No organisation is immune to the risk of fraud but the charity sector is particularly vulnerable. The latest data suggests that in 2017 alone the sector lost £2.3bn to fraud. As this week marks Charity Fraud Awareness Week, we look at the implications if the worst were to happen to your charity. Would you know what your responsibilities are?

The Charity Commission has recently updated their guidance on how and when to report serious incidents. As fraud may result in a significant loss to charity money or assets, or could harm the charity’s reputation, it is vitally important that all of the reporting requirements are followed.

There is no minimum loss figure that should be reported – trustees need to decide whether the incident is serious enough to report in the context of the charity and its income.

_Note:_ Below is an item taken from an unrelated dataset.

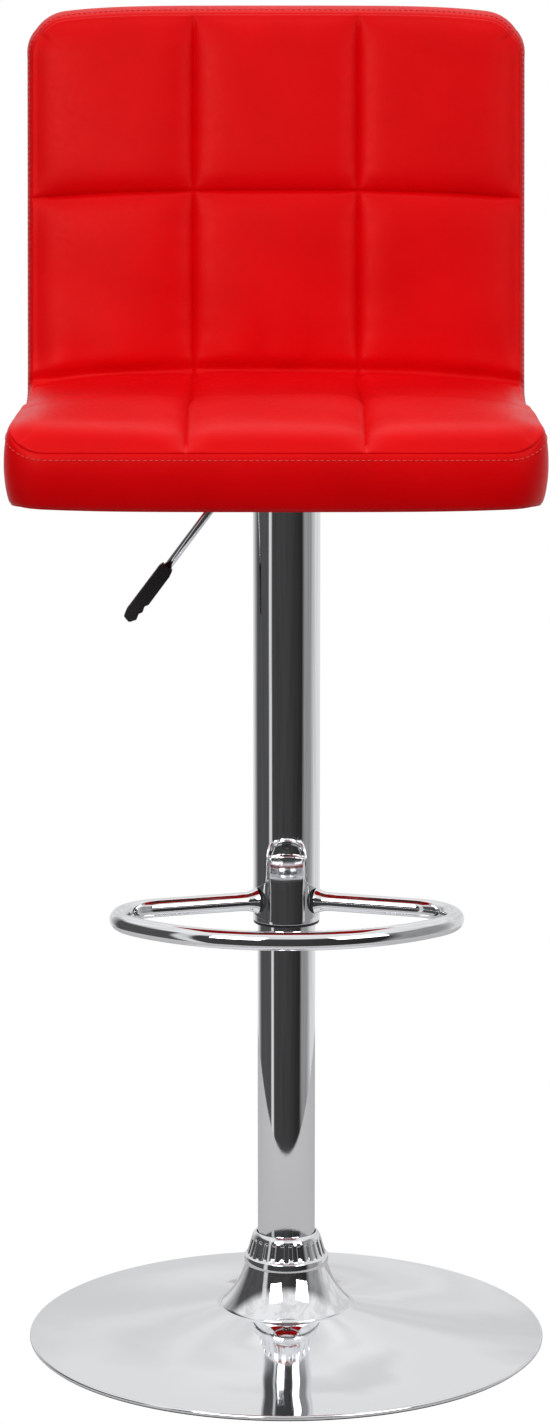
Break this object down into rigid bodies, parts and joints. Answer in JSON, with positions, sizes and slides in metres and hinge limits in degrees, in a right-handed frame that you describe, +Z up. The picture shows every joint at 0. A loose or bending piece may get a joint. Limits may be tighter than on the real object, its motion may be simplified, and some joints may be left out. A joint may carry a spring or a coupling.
{
  "type": "adjustable swivel stool",
  "caption": "Swivel bar stool with quilted red seat and back, chromed gas-lift column, loop footrest, height lever and round trumpet foot.",
  "frame": {"origin": "on the floor under the middle of the column", "axes": "+Z up, the sitter faces -Y, +X to the right as seen from the front"},
  "size_m": [0.4515, 0.451, 1.157],
  "materials": {
    "polished_chrome": "mirror-bright chrome plate",
    "black_rubber": "matt black",
    "painted_steel": "semi-matt black paint",
    "cast_ballast": "raw casting",
    "black_plastic": "matt black",
    "bearing_steel": "ground steel",
    "zinc_steel": "bright zinc plate",
    "dark_screw": "black oxide",
    "plywood": "raw plywood",
    "foam": "upholstery foam",
    "red_vinyl": "smooth red vinyl",
    "grip_plastic": "finely textured black"
  },
  "bodies": {
    "base": {"base_shell": "polished_chrome", "floor_ring": "black_rubber", "closing_plate": "painted_steel", "ballast_ring": "cast_ballast", "tube_socket": "painted_steel", "trim_ring": "polished_chrome", "standing_tube": "polished_chrome", "guide_bushing": "black_plastic", "lower_race": "bearing_steel"},
    "bearing_cage": {"ball_cage": "black_plastic", "bearing_balls": "bearing_steel"},
    "spindle": {"upper_race": "bearing_steel", "thrust_washer": "bearing_steel", "retaining_clip": "bearing_steel", "spindle_rod": "bearing_steel", "rubber_bumper": "black_rubber", "piston": "bearing_steel"},
    "seat": {"gas_cylinder": "painted_steel", "rod_seal": "black_plastic", "cover_tube": "polished_chrome", "guide_ring": "black_plastic", "centring_collar": "black_plastic", "seat_hub": "painted_steel", "seat_plate": "painted_steel", "seat_bolts": "zinc_steel", "seat_washers": "zinc_steel", "tee_nuts": "zinc_steel", "pivot_pin": "zinc_steel", "footrest_loop": "polished_chrome", "footrest_bracket": "polished_chrome", "bracket_screw": "dark_screw", "seat_board": "plywood", "seat_foam": "foam", "front_cover": "red_vinyl", "rear_cover": "red_vinyl", "edge_band": "red_vinyl"},
    "lever": {"lever_rod": "polished_chrome", "lever_grip": "grip_plastic"},
    "valve": {"valve_pin": "bearing_steel"}
  },
  "joints": [
    {"name": "seat_swivel", "type": "hinge", "parent": "base", "child": "spindle", "pos_m": [0, 0, 0.02], "axis": [0, 0, 1], "continuous": true},
    {"name": "cage_turn", "type": "hinge", "parent": "base", "child": "bearing_cage", "pos_m": [0, 0, 0.018], "axis": [0, 0, 1], "continuous": true},
    {"name": "seat_height", "type": "slide", "parent": "spindle", "child": "seat", "axis": [0, 0, 1], "range_m": [-0.21, 0]},
    {"name": "lever_lift", "type": "hinge", "parent": "seat", "child": "lever", "pos_m": [-0.028, 0, 0.75], "axis": [0, 1, 0], "range_deg": [0, 6], "stiffness_Nm_per_rad": 2, "springref_deg": -5.73},
    {"name": "valve_travel", "type": "slide", "parent": "seat", "child": "valve", "axis": [0, 0, -1], "range_m": [0, 0.0032]}
  ],
  "couplings": [
    {"joint": "cage_turn", "follows": "seat_swivel", "ratio": 0.5},
    {"joint": "valve_travel", "follows": "lever_lift", "m_per_rad": 0.029}
  ]
}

Other factors will also influence the severity of the incident including the individuals involved, the number of connected incidents or whether there are signs of public interest and media reporting.

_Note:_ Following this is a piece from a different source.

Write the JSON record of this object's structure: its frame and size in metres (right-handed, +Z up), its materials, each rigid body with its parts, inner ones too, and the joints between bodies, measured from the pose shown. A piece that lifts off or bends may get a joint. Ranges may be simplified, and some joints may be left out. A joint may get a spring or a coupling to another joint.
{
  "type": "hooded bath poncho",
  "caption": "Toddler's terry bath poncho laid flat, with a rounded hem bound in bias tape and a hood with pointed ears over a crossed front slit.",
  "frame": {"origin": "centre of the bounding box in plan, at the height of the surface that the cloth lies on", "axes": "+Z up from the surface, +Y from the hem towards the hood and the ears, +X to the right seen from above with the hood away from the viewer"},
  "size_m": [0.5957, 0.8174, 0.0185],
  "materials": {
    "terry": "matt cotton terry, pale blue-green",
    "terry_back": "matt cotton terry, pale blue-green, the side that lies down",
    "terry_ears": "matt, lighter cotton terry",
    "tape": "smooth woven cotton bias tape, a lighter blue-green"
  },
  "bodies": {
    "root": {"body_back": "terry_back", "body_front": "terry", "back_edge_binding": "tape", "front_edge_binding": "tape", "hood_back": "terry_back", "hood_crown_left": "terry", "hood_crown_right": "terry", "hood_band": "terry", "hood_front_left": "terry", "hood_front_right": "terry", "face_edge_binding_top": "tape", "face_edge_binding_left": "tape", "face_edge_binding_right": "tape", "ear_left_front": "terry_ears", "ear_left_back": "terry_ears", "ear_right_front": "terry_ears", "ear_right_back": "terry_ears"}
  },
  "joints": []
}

The Charity Commission also emphasises that, as well as their reporting requirements, the trustees must also report the actual or alleged fraud to the relevant agencies. Any alleged or actual fraud should be reported to Action Fraud using its online reporting tool, making sure that a crime reference number is obtained. The charity should report the incident separately to the police.

Reporting to the Commission should happen as quickly and fully as possible. It is not necessary to delay where arrests haven’t yet been made, or where other agencies are still carrying out their investigations. The report should include details of actions already taken by the charity or what actions are planned at the time of reporting.

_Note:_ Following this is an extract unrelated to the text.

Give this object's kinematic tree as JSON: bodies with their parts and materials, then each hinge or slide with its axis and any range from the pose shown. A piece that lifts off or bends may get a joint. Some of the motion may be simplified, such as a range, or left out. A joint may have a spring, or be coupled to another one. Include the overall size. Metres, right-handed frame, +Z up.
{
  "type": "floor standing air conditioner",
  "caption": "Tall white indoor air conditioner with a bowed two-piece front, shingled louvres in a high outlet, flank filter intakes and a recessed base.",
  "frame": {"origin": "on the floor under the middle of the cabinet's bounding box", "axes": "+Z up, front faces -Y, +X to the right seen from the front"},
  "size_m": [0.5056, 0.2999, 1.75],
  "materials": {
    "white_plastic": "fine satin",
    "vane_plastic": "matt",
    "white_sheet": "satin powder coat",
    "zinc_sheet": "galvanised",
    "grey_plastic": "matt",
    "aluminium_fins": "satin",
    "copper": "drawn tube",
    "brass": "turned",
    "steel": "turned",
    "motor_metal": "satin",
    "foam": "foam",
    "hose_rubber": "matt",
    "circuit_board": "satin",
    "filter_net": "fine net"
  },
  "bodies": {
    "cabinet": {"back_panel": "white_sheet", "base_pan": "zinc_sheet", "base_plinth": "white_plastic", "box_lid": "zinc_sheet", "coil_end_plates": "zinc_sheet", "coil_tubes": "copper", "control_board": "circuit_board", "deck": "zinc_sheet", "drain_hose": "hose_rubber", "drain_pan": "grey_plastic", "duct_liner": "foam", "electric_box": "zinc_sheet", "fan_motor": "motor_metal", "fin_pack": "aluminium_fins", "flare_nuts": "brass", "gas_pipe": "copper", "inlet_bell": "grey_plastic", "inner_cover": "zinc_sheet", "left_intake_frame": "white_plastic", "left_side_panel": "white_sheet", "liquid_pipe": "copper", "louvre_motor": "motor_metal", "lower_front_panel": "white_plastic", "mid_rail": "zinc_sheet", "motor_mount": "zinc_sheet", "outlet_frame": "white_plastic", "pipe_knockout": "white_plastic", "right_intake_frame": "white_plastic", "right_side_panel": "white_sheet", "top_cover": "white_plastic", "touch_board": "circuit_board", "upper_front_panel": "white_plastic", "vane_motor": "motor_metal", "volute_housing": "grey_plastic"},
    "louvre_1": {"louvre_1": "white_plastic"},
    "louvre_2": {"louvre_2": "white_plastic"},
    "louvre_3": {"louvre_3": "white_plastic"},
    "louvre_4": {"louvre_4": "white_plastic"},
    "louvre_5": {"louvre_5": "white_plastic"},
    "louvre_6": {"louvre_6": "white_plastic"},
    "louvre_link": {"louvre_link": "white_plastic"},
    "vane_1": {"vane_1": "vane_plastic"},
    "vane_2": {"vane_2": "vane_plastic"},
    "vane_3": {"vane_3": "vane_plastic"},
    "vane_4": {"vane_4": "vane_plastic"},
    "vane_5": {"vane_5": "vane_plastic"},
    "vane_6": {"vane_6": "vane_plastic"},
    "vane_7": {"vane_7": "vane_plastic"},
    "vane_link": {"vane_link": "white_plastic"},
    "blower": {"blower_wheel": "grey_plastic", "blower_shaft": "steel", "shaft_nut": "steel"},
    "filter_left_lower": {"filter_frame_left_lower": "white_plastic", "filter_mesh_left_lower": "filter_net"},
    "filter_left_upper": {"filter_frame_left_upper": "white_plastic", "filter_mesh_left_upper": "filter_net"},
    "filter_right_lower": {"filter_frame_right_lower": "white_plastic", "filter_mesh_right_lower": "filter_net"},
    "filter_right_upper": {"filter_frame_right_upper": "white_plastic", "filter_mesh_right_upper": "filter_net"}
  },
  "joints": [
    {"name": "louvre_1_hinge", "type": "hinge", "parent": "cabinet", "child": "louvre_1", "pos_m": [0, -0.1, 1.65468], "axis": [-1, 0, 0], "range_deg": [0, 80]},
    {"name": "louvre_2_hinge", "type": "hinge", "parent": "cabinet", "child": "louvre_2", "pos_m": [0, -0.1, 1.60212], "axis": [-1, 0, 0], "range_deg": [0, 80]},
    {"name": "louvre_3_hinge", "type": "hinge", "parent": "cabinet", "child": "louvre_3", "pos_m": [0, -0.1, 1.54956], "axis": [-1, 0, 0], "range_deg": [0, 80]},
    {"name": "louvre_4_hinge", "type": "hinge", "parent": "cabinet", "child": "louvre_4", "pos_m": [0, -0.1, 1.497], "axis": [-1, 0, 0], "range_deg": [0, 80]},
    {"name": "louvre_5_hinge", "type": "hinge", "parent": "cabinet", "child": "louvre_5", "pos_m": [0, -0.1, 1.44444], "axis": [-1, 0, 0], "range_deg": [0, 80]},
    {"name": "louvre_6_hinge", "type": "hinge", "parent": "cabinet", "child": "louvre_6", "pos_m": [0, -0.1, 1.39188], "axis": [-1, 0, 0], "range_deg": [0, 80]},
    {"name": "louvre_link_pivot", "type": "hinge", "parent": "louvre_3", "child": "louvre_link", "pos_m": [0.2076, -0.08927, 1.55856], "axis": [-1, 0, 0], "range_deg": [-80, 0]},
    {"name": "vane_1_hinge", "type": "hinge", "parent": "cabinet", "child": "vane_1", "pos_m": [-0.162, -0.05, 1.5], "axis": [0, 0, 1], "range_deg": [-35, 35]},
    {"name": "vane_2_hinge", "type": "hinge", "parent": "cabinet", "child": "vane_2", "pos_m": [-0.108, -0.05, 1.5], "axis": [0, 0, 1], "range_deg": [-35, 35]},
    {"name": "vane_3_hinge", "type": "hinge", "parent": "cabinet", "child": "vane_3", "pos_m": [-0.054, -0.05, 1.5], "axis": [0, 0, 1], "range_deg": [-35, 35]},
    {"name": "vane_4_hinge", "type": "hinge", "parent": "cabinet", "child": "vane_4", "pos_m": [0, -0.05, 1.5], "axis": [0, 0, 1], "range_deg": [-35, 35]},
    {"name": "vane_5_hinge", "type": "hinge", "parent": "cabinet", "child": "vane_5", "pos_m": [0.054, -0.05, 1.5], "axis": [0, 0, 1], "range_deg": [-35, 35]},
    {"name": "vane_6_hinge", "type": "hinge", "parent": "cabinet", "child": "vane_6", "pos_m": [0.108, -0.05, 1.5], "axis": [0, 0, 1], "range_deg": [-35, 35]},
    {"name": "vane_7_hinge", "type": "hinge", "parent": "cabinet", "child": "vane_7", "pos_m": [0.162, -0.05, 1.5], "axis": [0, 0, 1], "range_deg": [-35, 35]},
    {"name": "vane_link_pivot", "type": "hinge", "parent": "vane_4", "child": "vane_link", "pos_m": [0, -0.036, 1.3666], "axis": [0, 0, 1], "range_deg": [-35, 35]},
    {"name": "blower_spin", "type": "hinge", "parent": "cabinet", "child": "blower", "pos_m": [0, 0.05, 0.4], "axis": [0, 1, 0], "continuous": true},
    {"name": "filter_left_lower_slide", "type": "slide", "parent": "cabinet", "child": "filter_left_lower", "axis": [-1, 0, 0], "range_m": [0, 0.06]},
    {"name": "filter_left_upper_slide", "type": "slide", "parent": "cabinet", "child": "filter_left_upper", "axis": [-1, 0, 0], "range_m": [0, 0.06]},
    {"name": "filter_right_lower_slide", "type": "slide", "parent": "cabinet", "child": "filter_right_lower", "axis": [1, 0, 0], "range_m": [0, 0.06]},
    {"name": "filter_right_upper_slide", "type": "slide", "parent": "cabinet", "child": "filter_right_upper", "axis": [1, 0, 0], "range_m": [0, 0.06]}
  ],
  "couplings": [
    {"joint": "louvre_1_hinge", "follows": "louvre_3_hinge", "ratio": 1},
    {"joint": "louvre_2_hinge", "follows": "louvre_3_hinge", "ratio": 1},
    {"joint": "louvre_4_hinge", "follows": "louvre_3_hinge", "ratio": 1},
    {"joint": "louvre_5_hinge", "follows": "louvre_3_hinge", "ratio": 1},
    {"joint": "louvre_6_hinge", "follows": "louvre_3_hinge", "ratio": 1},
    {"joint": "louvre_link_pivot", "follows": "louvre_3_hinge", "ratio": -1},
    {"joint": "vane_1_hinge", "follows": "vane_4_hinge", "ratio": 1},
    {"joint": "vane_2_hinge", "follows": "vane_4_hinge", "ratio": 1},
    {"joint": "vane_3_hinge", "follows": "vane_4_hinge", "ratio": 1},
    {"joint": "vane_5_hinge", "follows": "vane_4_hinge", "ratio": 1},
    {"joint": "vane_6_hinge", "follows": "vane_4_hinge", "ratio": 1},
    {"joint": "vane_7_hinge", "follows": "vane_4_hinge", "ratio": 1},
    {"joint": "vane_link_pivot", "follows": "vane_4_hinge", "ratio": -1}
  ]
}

If something goes wrong in your charity, it is vital that the trustees:

• Prevent further loss or harm
• Report to the Charity Commission and other agencies
• Plan what to say to your staff, the media, stakeholders and beneficiaries
• Review what has happened and put measures in place to prevent it from happening again

The report can be made using the ‘report a serious incident’ online form on the Charity Commission website. It is also worth noting that the charity Annual Return asks you to declare that all serious incidents have been reported to the Commission. If you haven’t made a report, you can’t make this declaration.

Once the Commission has received your report they will notify you and give you a reference number. The report will be assessed and you will be notified of the outcome.

If you have any concerns or would like to speak to us about protecting your charity from fraud, please contact [email protected]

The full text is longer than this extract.